When Gasper followed Bennett, he told the committee, “I’m married, my wife works, we have children, I work full-time, and I think I can do the job quite well.”Both were confirmed.
Take the job seriously, but not yourself
Campbell said that as a Council member, “I never had trouble being taken seriously. I believe this about public service: you don’t take yourself seriously, but you take the job seriously. That’s important.”
In addition to the Land Planning Act, Campbell is proud of setting up the system of recycling and solid waste management that was enshrined in the Waste Management Act. “We used existing government structures, primarily the counties, to accomplish some very important goals. They’ve been doing it ever since.”
She left the Council in 1989 after winning a seat on the Minneapolis City Council.
Work that really paid off to save lives
Of all her work on the Metropolitan Council, Campbell is most proud of something that got started in the year before she left, and ended up having huge implications during a later regional crisis.
“We started thinking about the connectivity of the emergency radio systems of local governments,” Campbell said. At the time, every agency had its own frequencies and couldn’t talk to each other during incidents that crossed jurisdictional boundaries. That led to formation of the Metropolitan Radio Board, on which Campbell served as a representative of the City of Minneapolis.
The board developed plans for a regional emergency radio system. It required cities to purchase new equipment, which was very expensive—and the city budget was tight.
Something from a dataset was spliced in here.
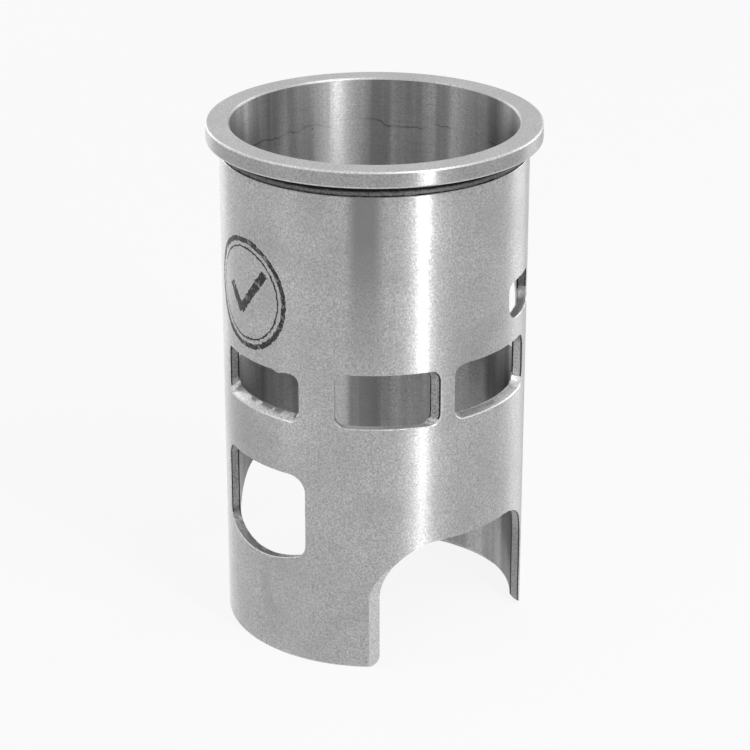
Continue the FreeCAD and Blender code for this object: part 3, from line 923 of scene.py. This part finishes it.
def finish_of(face):
    """The finish of a face, from its radius, height and direction."""
    radii = [math.hypot(v.co.x, v.co.y) / MM for v in face.verts]
    heights = [v.co.z / MM for v in face.verts]
    low_r = min(radii)
    high_r = max(radii)
    if low_r > BODY_R - CLOSE and high_r < BODY_R + CLOSE:
        return BODY
    if low_r > FLANGE_R - CLOSE:
        return RIM
    # The deck looks up, and the seat under the flange looks down.
    faced_at = HEIGHT if face.normal.z > 0 else SEAT
    if abs(face.normal.z) > 0.99 and min(heights) > faced_at - CLOSE:
        return DECK
    if high_r < BORE_R + CLOSE:
        return BORE
    if min(heights) > SEAT - RELIEF_W - CLOSE and max(heights) < SEAT + CLOSE:
        return GROOVE
    if min(heights) > SEAT:
        return DECK if high_r < BORE_R + MOUTH + CLOSE else EDGE
    if max(heights) < LEAD_IN + 0.3 and high_r < BORE_R + LEAD_IN + 0.1:
        return BORE
    if low_r > BODY_R - OUTER_EDGE:
        return EDGE
    # Faces that look up get the lighter finish and the rest the darker one: painted light and shade.
    upward = face.normal.z > 0.45
    # Painted shade along the outer and bore edges of faces that don't look up.
    if not upward and (low_r > BODY_R - OUTER_SHADE_REACH or high_r < BORE_R + INNER_SHADE_REACH):
        return EDGE_SHADE
    return FLOOR if upward else SIDE


HARD_ANGLE = 32.0
kinds = []
for face in bm.faces:
    kind = SHEET.index(finish_of(face))
    face.material_index = kind
    face.smooth = True
    kinds.append(kind)
for edge in bm.edges:
    if len(edge.link_faces) == 2:
        a, b = edge.link_faces
        hard = a.material_index != b.material_index
        edge.smooth = not (hard or edge.calc_face_angle() > math.radians(HARD_ANGLE))
bm.to_mesh(sleeve_mesh)
bm.free()
sleeve_mesh.name = "liner_sleeve"
sleeve = bpy.data.objects.new("liner_sleeve", sleeve_mesh)
bpy.context.scene.collection.objects.link(sleeve)
print("faces by finish", {m.name: kinds.count(i) for i, m in enumerate(SHEET)})

# %% [markdown]
# The wall is made of flats half a degree wide. Reflections of a lamp would show them, so the
# turned and the honed faces get the normals of the true cylinder. A zero vector leaves a
# corner its own normal.

# %% True cylinder normals
normals = []
for face in sleeve_mesh.polygons:
    finish = SHEET[face.material_index]
    way = 1 if finish in (BODY, RIM) else -1 if finish == BORE else 0
    if abs(face.normal.z) > 0.3:
        way = 0
    for corner in face.vertices:
        spot = sleeve_mesh.vertices[corner].co
        normals.append(Vector((spot.x, spot.y, 0)).normalized() * way)
sleeve_mesh.normals_split_custom_set(normals)
print("custom normals on", sum(1 for n in normals if n.length > 0.5), "corners")

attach(sleeve, "root")
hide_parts(NODE)

# %% [markdown]
# The picture: a pale floor and a white surround that the metal sees too. The camera and the
# gloss see the floor as nearly white, and every other ray sees paper, so the floor keeps
# the sleeve's shadow. The surround lights the object at less than the strength it shows.


# %% Floor
FLOOR_GLOW = 0.88
FLOOR_REACH = 4000


def floor_material():
    material = bpy.data.materials.new("pale_paper_floor")
    material.use_nodes = True
    nodes = material.node_tree
    nodes.nodes.clear()
    paper = add(nodes, "ShaderNodeBsdfDiffuse", {"Color": colour("e6e6e6")})
    glow = add(nodes, "ShaderNodeEmission", {"Color": (1, 1, 1, 1), "Strength": 1.0})
    ray = add(nodes, "ShaderNodeLightPath").outputs
    seen = add(nodes, "ShaderNodeMath",
               {0: ray["Is Camera Ray"], 1: ray["Is Glossy Ray"]}, operation="MAXIMUM")
    share = add(nodes, "ShaderNodeMath", {0: seen.outputs[0], 1: FLOOR_GLOW}, operation="MULTIPLY")
    mix = add(nodes, "ShaderNodeMixShader",
              {0: share.outputs[0], 1: paper.outputs[0], 2: glow.outputs[0]})
    add(nodes, "ShaderNodeOutputMaterial", {"Surface": mix.outputs[0]})
    return material


corners = [(FLOOR_REACH * x, FLOOR_REACH * y, 0) for x, y in ((-1, -1), (1, -1), (1, 1), (-1, 1))]
floor = mesh_object("floor", corners, faces=[(0, 1, 2, 3)])
floor.data.materials.append(floor_material())
floor.location.z = -0.00005
print("floor", 2 * FLOOR_REACH * MM, "m wide,", floor.data.materials[0].name)

# %% World
SURROUND_LIGHT = 0.45
world = bpy.data.worlds.new("white_surround")
bpy.context.scene.world = world
world.use_nodes = True
sky = world.node_tree
sky.nodes.clear()
ray = add(sky, "ShaderNodeLightPath").outputs
direct = add(sky, "ShaderNodeMath", {0: ray["Is Camera Ray"], 1: ray["Is Glossy Ray"]},
             operation="MAXIMUM")
seen = add(sky, "ShaderNodeMath", {0: direct.outputs[0], 1: ray["Is Transmission Ray"]},
           operation="MAXIMUM")
level = add(sky, "ShaderNodeMapRange", {"Value": seen.outputs[0], 3: SURROUND_LIGHT, 4: 1.0})
back = add(sky, "ShaderNodeBackground", {"Color": (1, 1, 1, 1), "Strength": level.outputs[0]})
add(sky, "ShaderNodeOutputWorld", {"Surface": back.outputs[0]})
print("surround of", len(sky.nodes), "nodes")

# %% [markdown]
# The lamps. A narrow upright one at the right of the camera makes the bright streak down the
# sleeve, which is what tells the eye that the surface is turned. A large soft lamp high on
# the right gives that streak its glow, a smaller one lifts the left, and one on either side
# draws the bright edges. Width and height are in mm, power in watts.


# %% Lamps
def round_about(azimuth, distance, height):
    """A place round the liner, in metres, from an azimuth and mm."""
    a = math.radians(azimuth)
    return Vector((distance * math.sin(a), -distance * math.cos(a), height)) * MM


def lamp(name, place, aim, width, height, watts):
    data = bpy.data.lights.new(name, "AREA")
    data.shape = "RECTANGLE"
    data.size = width * MM
    data.size_y = height * MM
    data.energy = watts
    thing = bpy.data.objects.new(name, data)
    bpy.context.scene.collection.objects.link(thing)
    thing.location = place
    thing.rotation_mode = "QUATERNION"
    thing.rotation_quaternion = (aim - place).to_track_quat("-Z", "Y")
    thing.visible_camera = False
    return thing


middle = Vector((0, 0, 65)) * MM
near = round_about(83.7, 306, 340)
lamp("upright_strip", near, Vector((0, 0, near.z)), 15, 600, 0.56)
lamp("soft_overhead", round_about(96, 700, 900), middle, 500, 500, 2.6)
lamp("soft_left", round_about(-25, 900, 900), middle, 120, 600, 0.7)
lamp("edge_left", round_about(-95, 1000, 300), middle, 400, 800, 1.7)
lamp("edge_right", round_about(178, 1000, 300), middle, 400, 800, 2.0)
print({light.name: round(light.energy, 2) for light in bpy.data.lights}, "W")

# %% [markdown]
# The camera stands where the photograph's did, as nearly as a camera without shift can: a
# fit to the rims, edges and ports of the same solid. It looks down at 23 degrees.

# %% Camera
data = bpy.data.cameras.new("camera")
data.sensor_width = 36.0
data.lens = 123.64
camera = bpy.data.objects.new("camera", data)
bpy.context.scene.collection.objects.link(camera)
tilt = math.radians(22.877)
pan = math.radians(0.0111)
heading = math.radians(50.0)
ahead = Vector((-math.sin(heading - pan), math.cos(heading - pan), 0)) * math.cos(tilt)
ahead.z = -math.sin(tilt)
camera.location = Vector((431.96, -362.46, 297.12)) * MM
camera.rotation_mode = "QUATERNION"
camera.rotation_quaternion = ahead.to_track_quat("-Z", "Y")
bpy.context.scene.camera = camera
bpy.context.scene.view_settings.view_transform = "Standard"
print("camera at", [round(c / MM) for c in camera.location])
But Campbell saw how important it was and worked to get the votes for it.
Fast-forward to Aug. 1, 2007 – and the collapse of the I-35W bridge over the Mississippi River in Minneapolis. “Everyone was able to talk to each other – first responders, police, sheriffs, the fire department.” Campbell said she later got a call from the head of the city’s 911 office thanking her because “we couldn’t have done all this without these radios.”
“And it all started with a staff person at the Metropolitan Council,” she said.